Opinion: Government action of food security is now critical
Covid 19 has dramatically illustrated how connected and by extension, how dependent on, we are with practically every other country on earth. Never in living memory has a virus spread so fast around the globe.
Furthermore, it is now widely accepted that the UK’s lockdown on 23 March was a few days too late and that this delay probably cost tens of thousands of lives.
See also: Covid-19 crisis puts food security back under spotlight
The effects on industries that had adopted the Japanese concept of “just-in-time” deliveries of requisites – and that included food – were caught on the hop. It was only the efforts of UK farmer and growers, together with food banks, that avoided serious food shortages.
Indeed, as the disease still rages in some of the countries that export food to Britain, playing havoc with their production capabilities, future domestic shortages are still possible.
If ever there was a lesson on the urgent need to reverse the decline in UK food security, this was it. Yet, with Covid-19 all around us, rewilding is still being seriously considered, not least by wealthy individuals who advise government ministers.
And the obvious need to increase home production is being undermined by an international trade secretary who seems determined to bring in more cheap imports.

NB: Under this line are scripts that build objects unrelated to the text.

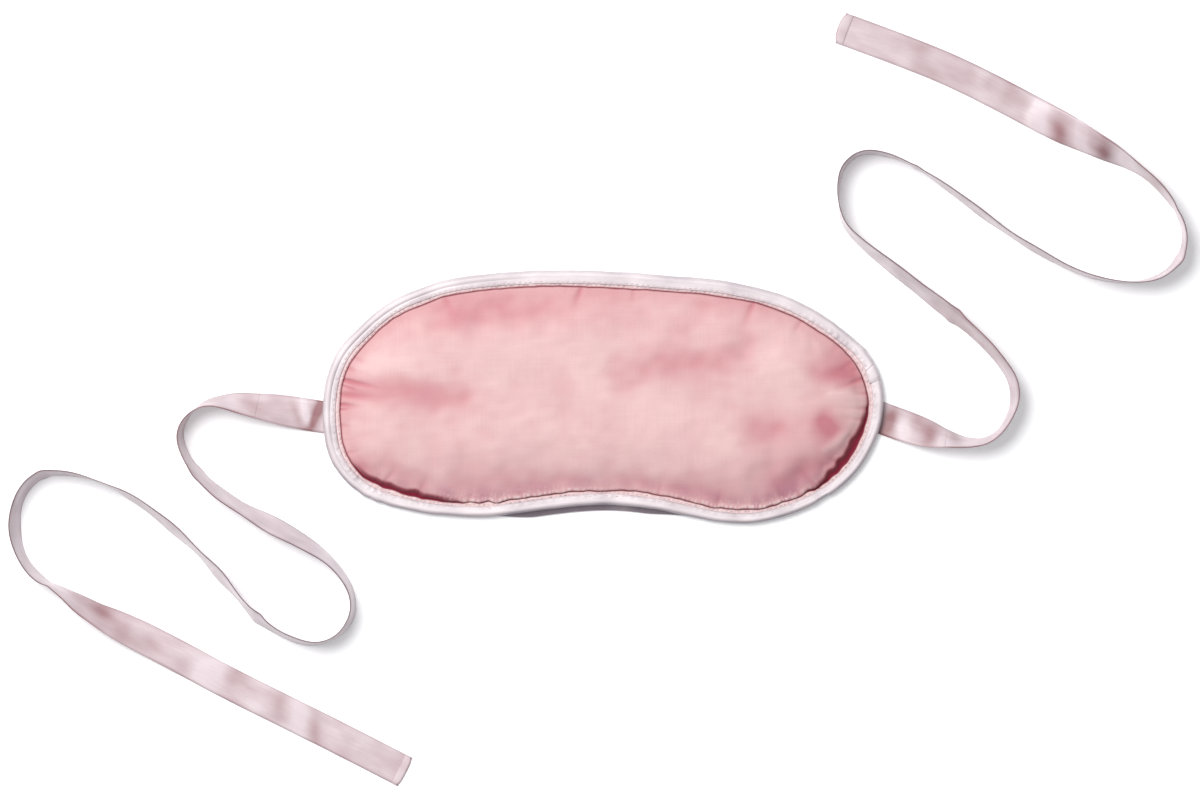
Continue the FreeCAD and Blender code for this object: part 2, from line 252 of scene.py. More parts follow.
class Nodes:
    """Short ways to add and link shader nodes."""

    def __init__(self, name):
        self.material = bpy.data.materials.new(name)
        self.material.use_nodes = True
        self.tree = self.material.node_tree
        self.shader = self.tree.nodes["Principled BSDF"]

    def fill(self, node, inputs):
        """Links the inputs that come from a node, and sets the others on their sockets."""
        for key, value in inputs.items():
            if isinstance(value, bpy.types.NodeSocket):
                self.tree.links.new(value, node.inputs[key])
            else:
                node.inputs[key].default_value = value
        return node

    def add(self, kind, inputs, **settings):
        node = self.tree.nodes.new(f"ShaderNode{kind}")
        for key, value in settings.items():
            setattr(node, key, value)
        return self.fill(node, inputs)

    def uv(self, scale=(1, 1, 1), turn=0.0):
        place = self.add("UVMap", {}, uv_map="cloth").outputs["UV"]
        inputs = {"Vector": place, "Scale": scale, "Rotation": (0, 0, turn)}
        return self.add("Mapping", inputs).outputs["Vector"]

    def noise(self, vector, scale, detail=3.0, roughness=0.5):
        inputs = {"Vector": vector, "Scale": scale, "Detail": detail, "Roughness": roughness}
        return self.add("TexNoise", inputs).outputs["Fac"]

    def wave(self, vector, scale, direction, distortion):
        inputs = {"Vector": vector, "Scale": scale, "Distortion": distortion, "Detail Scale": 2.0}
        return self.add("TexWave", inputs, bands_direction=direction).outputs["Fac"]

    def maths(self, operation, a, b):
        return self.add("Math", {0: a, 1: b}, operation=operation).outputs["Value"]

    def attribute(self, name):
        return self.add("Attribute", {}, attribute_name=name).outputs["Fac"]

    def remap(self, value, low, high, new_low=0.0, new_high=1.0):
        inputs = {"Value": value, "From Min": low, "From Max": high}
        inputs |= {"To Min": new_low, "To Max": new_high}
        return self.add("MapRange", inputs).outputs["Result"]

    def mix(self, share, a, b):
        """Colour a where share is 0 and b where it is 1."""
        inputs = {"Factor": share, 6: a, 7: b}
        return self.add("Mix", inputs, data_type="RGBA").outputs[2]

    def bump(self, height, distance, strength, under=None):
        """A bump of a height map, on top of another bump if under is one."""
        inputs = {"Height": height, "Distance": distance, "Strength": strength}
        if under is not None:
            inputs["Normal"] = under
        return self.add("Bump", inputs).outputs["Normal"]

    def surface(self, inputs):
        """Fills the shader itself and gives the finished material."""
        self.fill(self.shader, inputs)
        return self.material


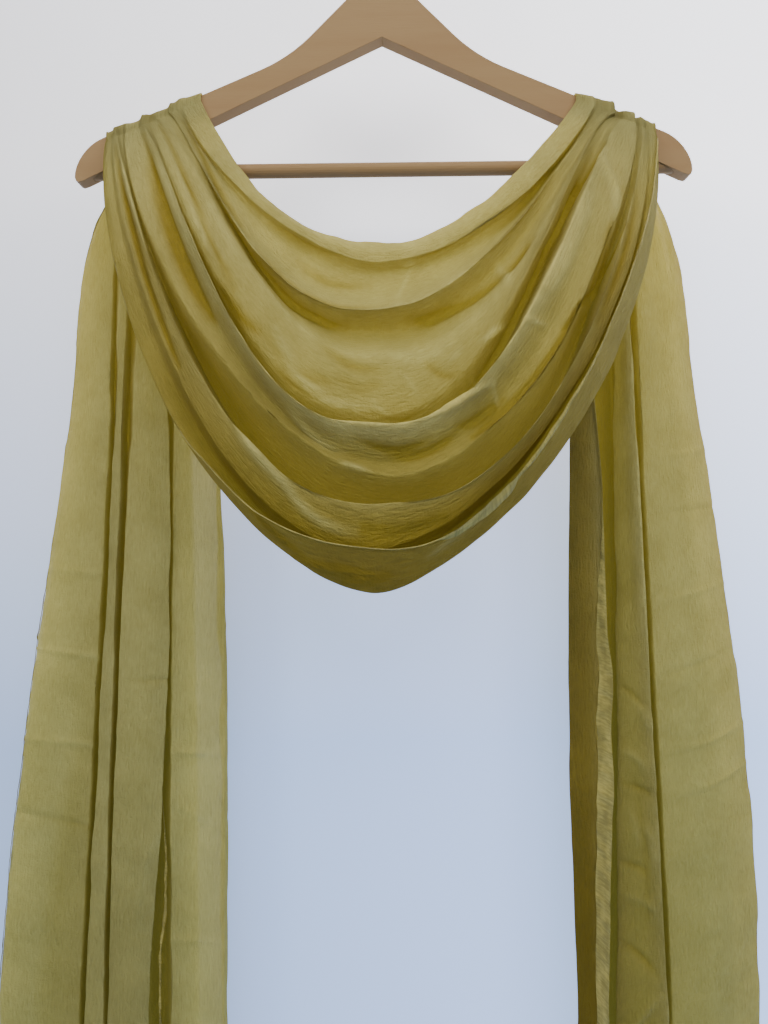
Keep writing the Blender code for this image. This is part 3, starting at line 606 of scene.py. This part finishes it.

As fellow columnist Joe Stanley said on this page a couple of weeks ago: “Our industry, and our consumers, deserve better than this.”
The government says it follows the science. Well, let me quote a scientist. Introducing his summer magazine, Professor Dale Saunders, director of the John Innes Centre in Norwich, wrote:
“We have a rapidly closing window of time to address three challenges facing society and the planet that sustains us; feeding a growing population; combatting new and emerging health threats; and climate change that calls for new ways of thinking. This is a critical moment.”
He went on to point out that every minute the world loses 23ha of arable land, yet every day there are 160,000 more mouths to feed. “We take for granted an abundance of food… but we must secure and increase yields in a sustainable way if we are to supply enough food to feed the world.”
The John Innes Centre and places like it will doubtless play their part in meeting those challenges. But the government sets the agenda and decrees what is permissible.
For instance, it bans neonicotinoid seed dressing because of supposed danger to bees. This has already caused many farmers to give up growing rape and could do the same for sugar beet.
Conversations I have had with beekeepers suggest they are more concerned with the decline in the number of rape fields in which to place their hives than they are with the seed dressing.
And faced with severe problems with aphid-borne virus yellows in this year’s beet crops, the French government has decided to allow sugar beet seed to be dressed with the product for at least the next three years. Defra declines to copy.
Meanwhile the House of Commons’ Environment, Food and Rural Affairs (Efra) committee, which seems to be more on the ball than those whose actions it tracks, has called for the appointment of a food security minister.
Will it happen? Who knows? But something needs to make those in charge wake up and smell the coffee.